In those days there was no help for a mother raising children alone. The family helped all that they could, but Rosa struggled to take care of her children. Mike used to pull his little red wagon up to the Haymarket and collect orange wooden crates to take home for firewood. He also got the cuttings from the vegetables that vendors threw in the trash. He took them home so his mother could make soup from them to eat for dinner.

After Mike’s mother died, he went to live with his Aunt Mary and Uncle Frank Pontrich who were florists in New Albany, Indiana. He lived there several years but felt that his sister needed his help because she had small children and her husband, who was a paper hanger, had a drinking problem and they had very little money. Mike quit school and lied about his age, so he could go to work in the woolen mill on Goss Avenue. Later he moved up in the world and found employment at Belknap Company. There he worked in the catalogue department. Even though he had no formal education above sixth grade he took every opportunity he had to study. He kept Math and English books hidden in his room and studied every night after dinner when he was living with his married sister. After Mike was married and had children, he and his wife, Ruth, went to night school and finished their high school education.

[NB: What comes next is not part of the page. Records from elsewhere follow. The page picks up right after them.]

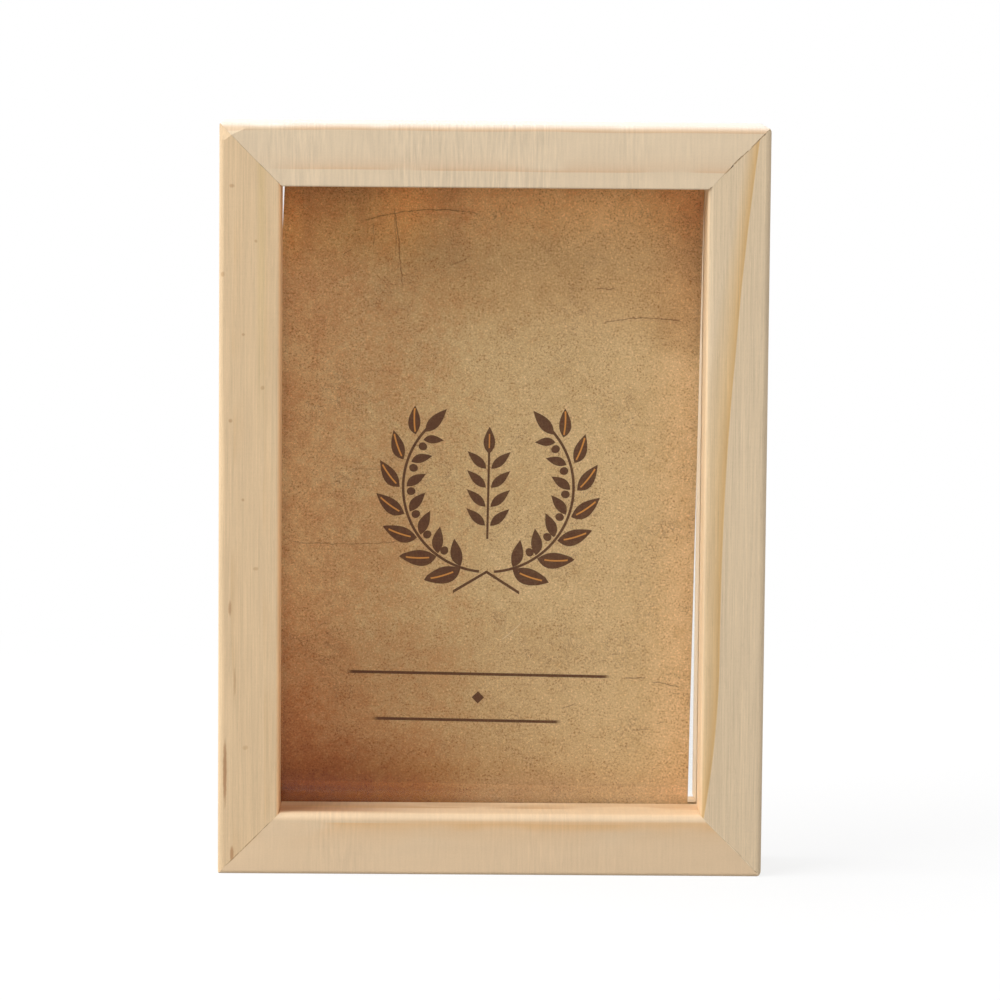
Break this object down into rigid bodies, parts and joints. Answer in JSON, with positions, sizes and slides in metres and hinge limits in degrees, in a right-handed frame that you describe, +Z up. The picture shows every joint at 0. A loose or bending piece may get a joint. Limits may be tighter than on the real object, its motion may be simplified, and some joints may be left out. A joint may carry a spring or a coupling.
{
  "type": "picture frame",
  "caption": "Deep mitred wooden picture frame that holds a card between two clear panes, with turn buttons and a hanger on its back.",
  "frame": {"origin": "on the surface that the frame stands on, under the middle of its bounding box", "axes": "+X to the right as seen from the front, +Y from the front to the back, +Z up"},
  "size_m": [0.13, 0.0307, 0.179],
  "materials": {
    "top_rail_pine": "matte",
    "bottom_rail_pine": "matte",
    "left_rail_pine": "matte",
    "right_rail_pine": "matte",
    "strip_pine": "matte",
    "clear_glass": "gloss",
    "kraft_card": "matte",
    "nail_steel": "satin",
    "button_brass": "satin",
    "screw_steel": "satin",
    "hanger_brass": "satin",
    "hanger_nail_brass": "satin"
  },
  "bodies": {
    "frame": {"top_rail": "top_rail_pine", "bottom_rail": "bottom_rail_pine", "left_rail": "left_rail_pine", "right_rail": "right_rail_pine", "top_strip": "strip_pine", "bottom_strip": "strip_pine", "left_strip": "strip_pine", "right_strip": "strip_pine", "front_pane": "clear_glass", "rear_pane": "clear_glass", "printed_card": "kraft_card", "top_left_vee_nail": "nail_steel", "top_right_vee_nail": "nail_steel", "bottom_left_vee_nail": "nail_steel", "bottom_right_vee_nail": "nail_steel", "left_upper_screw": "screw_steel", "left_lower_screw": "screw_steel", "right_upper_screw": "screw_steel", "right_lower_screw": "screw_steel", "sawtooth_hanger": "hanger_brass", "left_hanger_nail": "hanger_nail_brass", "right_hanger_nail": "hanger_nail_brass"},
    "left_upper_turn_button": {"left_upper_button": "button_brass"},
    "left_lower_turn_button": {"left_lower_button": "button_brass"},
    "right_upper_turn_button": {"right_upper_button": "button_brass"},
    "right_lower_turn_button": {"right_lower_button": "button_brass"}
  },
  "joints": [
    {"name": "left_upper_turn", "type": "hinge", "parent": "frame", "child": "left_upper_turn_button", "pos_m": [-0.0588, 0.01325, 0.1355], "axis": [0, 1, 0], "continuous": true},
    {"name": "left_lower_turn", "type": "hinge", "parent": "frame", "child": "left_lower_turn_button", "pos_m": [-0.0588, 0.01325, 0.0435], "axis": [0, 1, 0], "continuous": true},
    {"name": "right_upper_turn", "type": "hinge", "parent": "frame", "child": "right_upper_turn_button", "pos_m": [0.0588, 0.01325, 0.1355], "axis": [0, -1, 0], "continuous": true},
    {"name": "right_lower_turn", "type": "hinge", "parent": "frame", "child": "right_lower_turn_button", "pos_m": [0.0588, 0.01325, 0.0435], "axis": [0, -1, 0], "continuous": true}
  ]
}
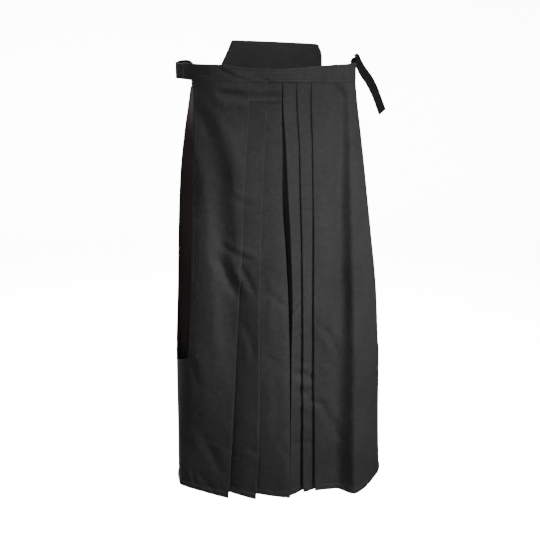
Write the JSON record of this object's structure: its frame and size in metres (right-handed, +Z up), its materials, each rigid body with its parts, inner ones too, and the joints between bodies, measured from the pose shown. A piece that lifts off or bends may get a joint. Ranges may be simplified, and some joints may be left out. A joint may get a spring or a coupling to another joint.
{
  "type": "hakama trousers",
  "caption": "Black pleated, divided hakama, filled out as worn: knife pleats at the front, a stiff board at the back, open side slits, webbing belt at the sides.",
  "frame": {"origin": "middle of the waist opening, level with the upper edge of the front waistband, where the wearer's waist holds the garment up", "axes": "+Z up the wearer's body, front towards -Y, the wearer's left leg towards +X"},
  "size_m": [0.4602, 0.2454, 0.9735],
  "materials": {
    "twill": "matte black twill, soft sheen at a low angle",
    "board_twill": "the same twill drawn smooth over a stiff board",
    "webbing": "dense black webbing, slightly shiny ribs"
  },
  "bodies": {
    "root": {"front_panel_right": "twill", "front_panel_left": "twill", "back_panel_right": "twill", "back_panel_left": "twill", "inner_leg_right": "twill", "inner_leg_left": "twill", "front_waistband": "twill", "back_waistband": "twill", "back_board": "board_twill", "side_belt_right": "webbing", "side_belt_left": "webbing", "strap_end_left": "webbing"}
  },
  "joints": []
}
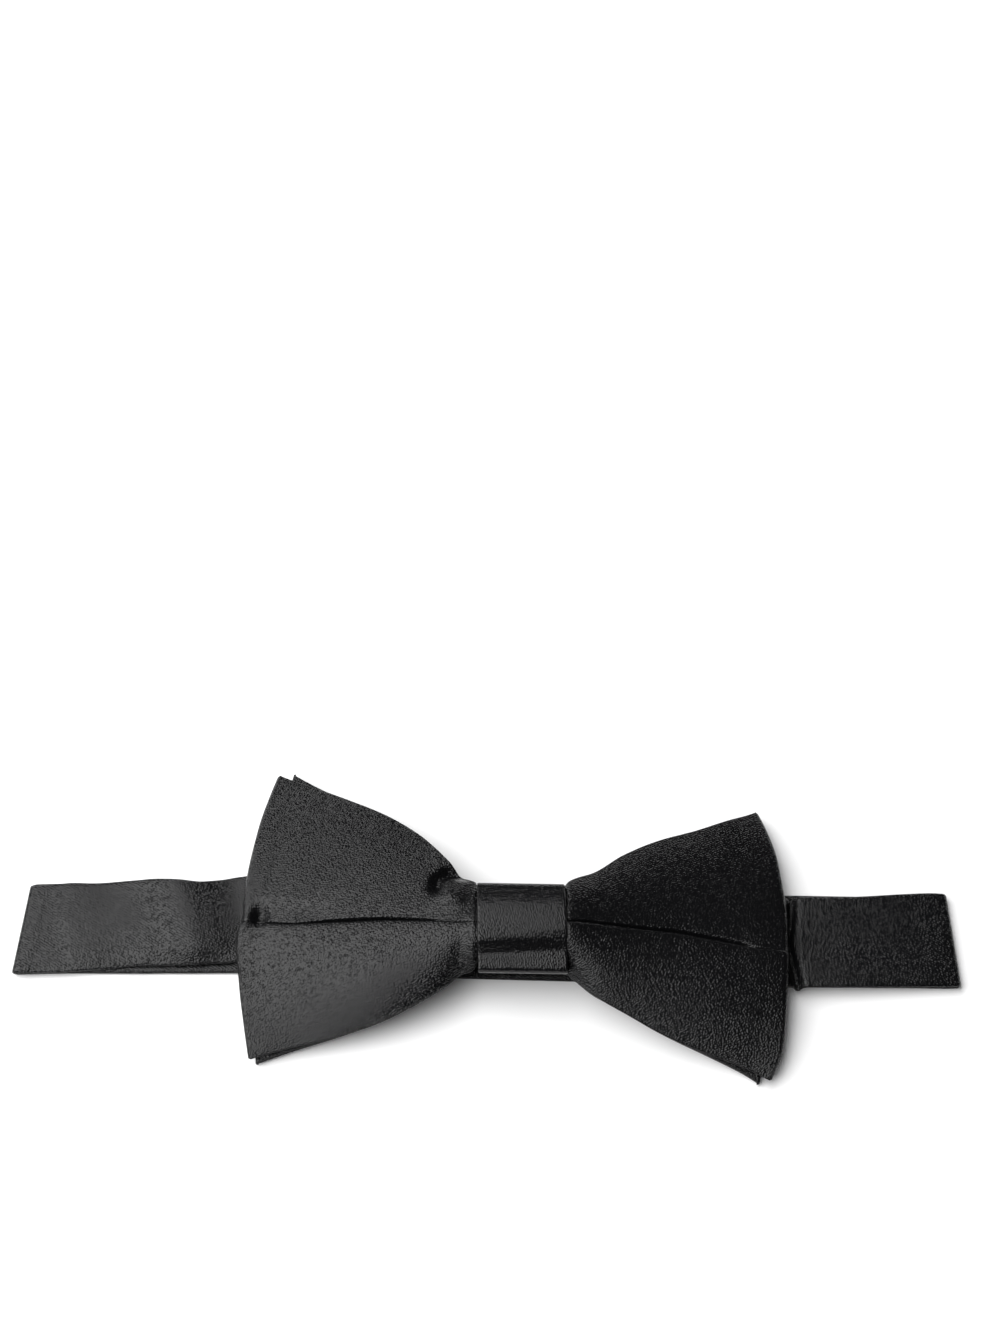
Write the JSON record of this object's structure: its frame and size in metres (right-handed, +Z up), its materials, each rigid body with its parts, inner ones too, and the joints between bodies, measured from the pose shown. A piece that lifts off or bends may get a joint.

Mike was a self-made man who could add three columns of figures faster than I could enter them in the calculator. Before he left Belknap’s to take a job with Washington Mutual Insurance Company, he had been designer in Belknap’s catalogue Department. Mike worked at Washington Mutual until retiring at the ripe young age of 80.

Mike enjoyed retirement. He loved to travel so he and Ruth traveled extensively and went on cruises and vacations with their grandchildren. These vacations were always educational, giving the children opportunities to learn how to order in restaurants, the importance of tipping the servers, and the fine art of dining. With six little months to feed, Dan and I rarely had an opportunity to go to a nice restaurant to eat but our children were not deprived of that experience.

Mike passed on to his own sons the value of hard work and the importance of family. My husband, his younger son, passed on those same values to our children. Every one of our six children has strong work ethics and outstanding family ties that they are coming to realize are a real blessing these days.

Mike died after suffering a heart attack at 88 years of age. I cherish the memory of his referring to me as the daughter he never had. The feeling was mutual because I consider him one of “My Three Dads.” I remember him when he was best man at our wedding; loved watching him teach our children the value of a dollar; wearing a ball cap when he worked in his garden growing vegetables for us to pick and put in the freezer for the winter; and how classy he looked when he dressed up for special occasions. He often wore a fedora.

I thank the dads in my life for the values and respect that each of them has shown to me and passed on to my children. Many years ago, when I was teaching school, I read a report on families and parenting that said that children expect mothers to teach values and live by them but when a father teaches them and especially if he lives by them, he gives a priceless gift to his children. How truly blessed I have been that all the men in my life did both! Does the hat make the man? Maybe!